Corn ethanol an 'unattractive compliance option' for carbon mandates -- study

The use of corn ethanol in place of gasoline causes enough carbon emissions from land-use changes to cancel immediate tailpipe benefits, according to research published last week that confirms a controversial earlier study.

The analysis examines a hypothesis by Timothy Searchinger and his co-authors published in 2008 in Science magazine that says using U.S.-grown corn for fuel triggers commodity price changes that ultimately lead to native ecosystems being destroyed, with a high carbon price tag.

The new study, published in the March issue of BioScience, finds much lower emissions from indirect land-use change than the Searchinger paper calculated but still enough to tip the balance away from corn ethanol.

The analysis by Thomas Hertel of Purdue University found that the indirect greenhouse gas releases associated with corn ethanol are 800 grams of carbon dioxide per megajoule, or 27 grams of carbon dioxide per megajoule per year over 30 years of production.

That amount is about a quarter of what Searchinger estimated. "Nonetheless, 800 grams are enough to cancel out the benefits that corn ethanol has on global warming," Hertel wrote.


Hertel said the indirect emissions are in addition to 60 to 65 grams of carbon dioxide equivalent per megajoule in direct emissions from cultivating and processing the fuel.
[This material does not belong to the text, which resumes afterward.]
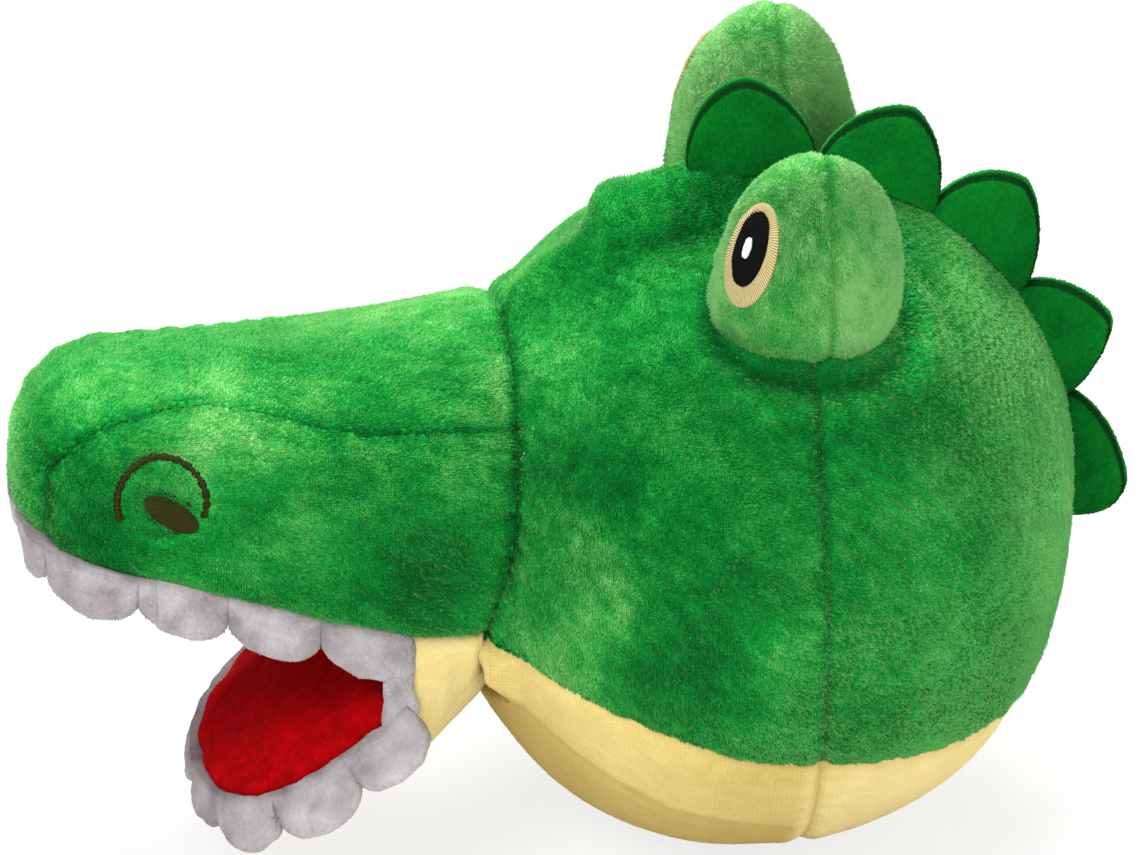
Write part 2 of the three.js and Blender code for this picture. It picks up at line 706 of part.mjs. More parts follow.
function eyes() {
  const form = moundForm();
  const off_head = solidOf(moved(head_form, seam_gap));
  const side_seam_here = seam([[mound_seam_place, 0], [mound_seam_place, sky]]);
  const skin = cut(solidOf(form), solidOf(moved(form, -cloth)), off_head, side_seam_here);
  const front = block(mound_seam_place, front_reach, 0, sky);
  bothSides('eye_front', common(skin, front), green_velour);
  bothSides('eye_back', cut(skin, front), green_velour);
  bothSides('eye_stuffing', cut(solidOf(moved(form, -cloth - filling_gap)), off_head), fibre_filling);

  const centre = vec(mound_middle, -mound_place, eye_height);
  const pupil_centre = vec(mound_middle, -mound_place, pupil_height);
  const eyeShape = (width_share, height_share, grown = 0) => ellipse(
    mound_half_width * width_share,
    mound_rise_height * height_share,
    grown,
  );
  const iris_outline = eyeShape(iris_width_share, iris_height_share);
  const pupil = eyeShape(pupil_width_share, pupil_height_share);
  const highlight = eyeShape(highlight_width_share, highlight_height_share);
  const iris_hole = eyeShape(pupil_width_share, pupil_height_share, thread_gap);
  const pupil_hole = eyeShape(highlight_width_share, highlight_height_share, thread_gap);
  const iris = embroider(form, iris_outline, centre, eye_turn, eye_tilt, iris_hole, pupil_centre);
  bothSides('iris', iris, gold_thread);
  bothSides('pupil', embroider(form, pupil, pupil_centre, eye_turn, eye_tilt, pupil_hole), black_thread);
  bothSides('eye_highlight', embroider(form, highlight, pupil_centre, eye_turn, eye_tilt), white_thread);
}

function nostrils() {
  const centre = vec(0, -nostril_place, nostril_height);
  const fill = ellipse(nostril_half_length, nostril_half_width);
  const [inner, outer] = [nostril_arc_radius - nostril_arc_width, nostril_arc_radius];
  const [start, end] = [nostril_arc_start * degree, nostril_arc_end * degree];
  const arc_centre = vec(0, -nostril_place - nostril_arc_shift, nostril_height + nostril_arc_rise);
  const arc = new THREE.Shape().absarc(0, 0, outer, start, end);
  arc.absarc(0, 0, inner, end, start, true);
  bothSides('nostril', embroider(snout_form, fill, centre, 0, nostril_tilt), olive_thread);
  bothSides('nostril_line', embroider(snout_form, arc, arc_centre, 0, 0), olive_thread);
}

function lowerJaw() {
  const form = jawForm();
  const edge = [[jaw_corner_place, sky]];
  for (let i = 0; i <= seam_steps; i += 1) {
    const place = mix(jaw_corner_place, jaw_length, i / seam_steps);
    edge.push([place, jawEdge(place)]);
  }
  edge.push([jaw_length + overrun, jawEdge(jaw_length)]);
  const above_edge = across([...edge, [jaw_length + overrun, sky]]);
  const sewn_teeth = toothStrip(lower_edge, { ...lower_size, length: lower_valley_length }, seam_gap);
  const skin = cut(solidOf(form), solidOf(moved(form, -cloth)), seam(edge), sewn_teeth);
  piece(jaw, 'jaw_lining', common(skin, above_edge), red_velour);
  piece(jaw, 'jaw_underside', largest(cut(skin, above_edge)), cream_velour);
  piece(jaw, 'jaw_stuffing', solidOf(moved(form, -cloth - jaw_filling_gap)), fibre_filling);
  piece(jaw, 'lower_teeth', toothStrip(lower_edge, lower_size), white_fleece);
}

headAndSnout();
eyes();
nostrils();
lowerJaw();

export default toy;
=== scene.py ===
# %% [markdown]
# # Alligator head stress toy
# A sewn toy is a bag of cloth panels pulled tight over its filling. So this lesson builds one smooth body,
# cuts it along the seams into panels, and only then raises the pile on each panel. Everything is worked out
# in millimetres, and each finished mesh is scaled to metres at the very end.

# %% Load the frame
import json
import math

import bmesh
import bpy
import numpy as np
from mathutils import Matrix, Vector
from mathutils.bvhtree import BVHTree

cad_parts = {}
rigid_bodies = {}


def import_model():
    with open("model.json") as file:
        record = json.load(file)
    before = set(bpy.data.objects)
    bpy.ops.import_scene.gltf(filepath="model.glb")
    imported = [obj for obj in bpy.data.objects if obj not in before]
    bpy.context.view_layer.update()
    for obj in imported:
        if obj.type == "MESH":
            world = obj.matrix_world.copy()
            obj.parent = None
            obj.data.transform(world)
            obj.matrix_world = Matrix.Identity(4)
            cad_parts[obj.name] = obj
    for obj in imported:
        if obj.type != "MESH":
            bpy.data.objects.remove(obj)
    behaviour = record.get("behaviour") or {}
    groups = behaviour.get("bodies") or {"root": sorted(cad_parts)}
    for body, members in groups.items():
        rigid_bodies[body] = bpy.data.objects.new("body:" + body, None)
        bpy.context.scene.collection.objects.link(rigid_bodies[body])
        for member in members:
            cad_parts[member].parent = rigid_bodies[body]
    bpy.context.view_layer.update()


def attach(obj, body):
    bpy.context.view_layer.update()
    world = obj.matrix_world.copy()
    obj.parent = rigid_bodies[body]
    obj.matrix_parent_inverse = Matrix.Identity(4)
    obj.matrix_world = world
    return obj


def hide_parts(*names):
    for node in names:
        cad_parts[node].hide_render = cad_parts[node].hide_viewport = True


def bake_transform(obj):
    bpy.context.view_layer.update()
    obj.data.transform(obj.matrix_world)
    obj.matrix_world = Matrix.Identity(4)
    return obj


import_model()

# %% [markdown]
# The camera stands where the photographer's stood: level with the toy's left side, a little towards the
# snout, and looking down by 27 degrees. The picture hardly narrows with distance, which means a long lens
# far away, so the camera stands 6 m off.

# %% Camera
MM = 0.001
PHOTO_WIDTH, MM_PER_PIXEL = 1139, 0.174
SENSOR_WIDTH = 36
TURN, RISE = math.radians(8), math.radians(27)
LOOKED_AT, ASIDE, ABOVE = Vector((0, 0, 56.5)), -31.9, 16.1
DISTANCE = 6000


def add_object(name, data):
    thing = bpy.data.objects.new(name, data)
    bpy.context.scene.collection.objects.link(thing)
    return thing


toward_camera = Vector((math.cos(RISE) * math.cos(TURN), -math.cos(RISE) * math.sin(TURN), math.sin(RISE)))
screen_right = Vector((math.sin(TURN), math.cos(TURN), 0))
screen_up = toward_camera.cross(screen_right)
middle_of_frame = LOOKED_AT + ASIDE * screen_right + ABOVE * screen_up

camera = add_object("camera", bpy.data.cameras.new("camera"))
camera.location = (middle_of_frame + DISTANCE * toward_camera) * MM
camera.rotation_euler = toward_camera.to_track_quat("Z", "Y").to_euler()
camera.data.sensor_width = SENSOR_WIDTH
camera.data.lens = SENSOR_WIDTH * DISTANCE / (PHOTO_WIDTH * MM_PER_PIXEL)
camera.data.clip_start, camera.data.clip_end = 1, 20
bpy.context.scene.camera = camera
print("lens:", round(camera.data.lens), "mm")

# %% [markdown]
# Plush is made up of rounded shapes that are neither balls nor boxes. Two small curves draw them all: `rim`
# is the outline of such a shape, and `swell` turns a sine wave into its fuller or slimmer relative.

# %% Curves of soft shapes
def rim(share, fullness):
    return np.maximum(1 - np.abs(share) ** fullness, 0) ** (1 / fullness)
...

Those emissions are subject to process improvements and farming practice changes that could improve the overall picture, he said.

Hertel concluded corn ethanol has limited potential for use in California's low-carbon fuel standard.

He noted that while both Californian and federal regulators have, like himself, found lower indirect land-use change estimates than Searchinger estimated, the figures have consistently been high enough to make corn ethanol "an unattractive compliance option for mitigating current carbon intensity or meeting fuel-use mandates."

Hertel's analysis uses a different model for the price-mediated market analysis than Searchinger did, relying on a global economic commodity and trade model known as GTAP-BIO, and breaks the globe down into 18 distinct regions.

He also used a different analytical approach than that used by U.S. EPA for its analysis of the renewable fuel standard, a comparative static analysis, and said he welcomes further scientific comparisons of the two strategies.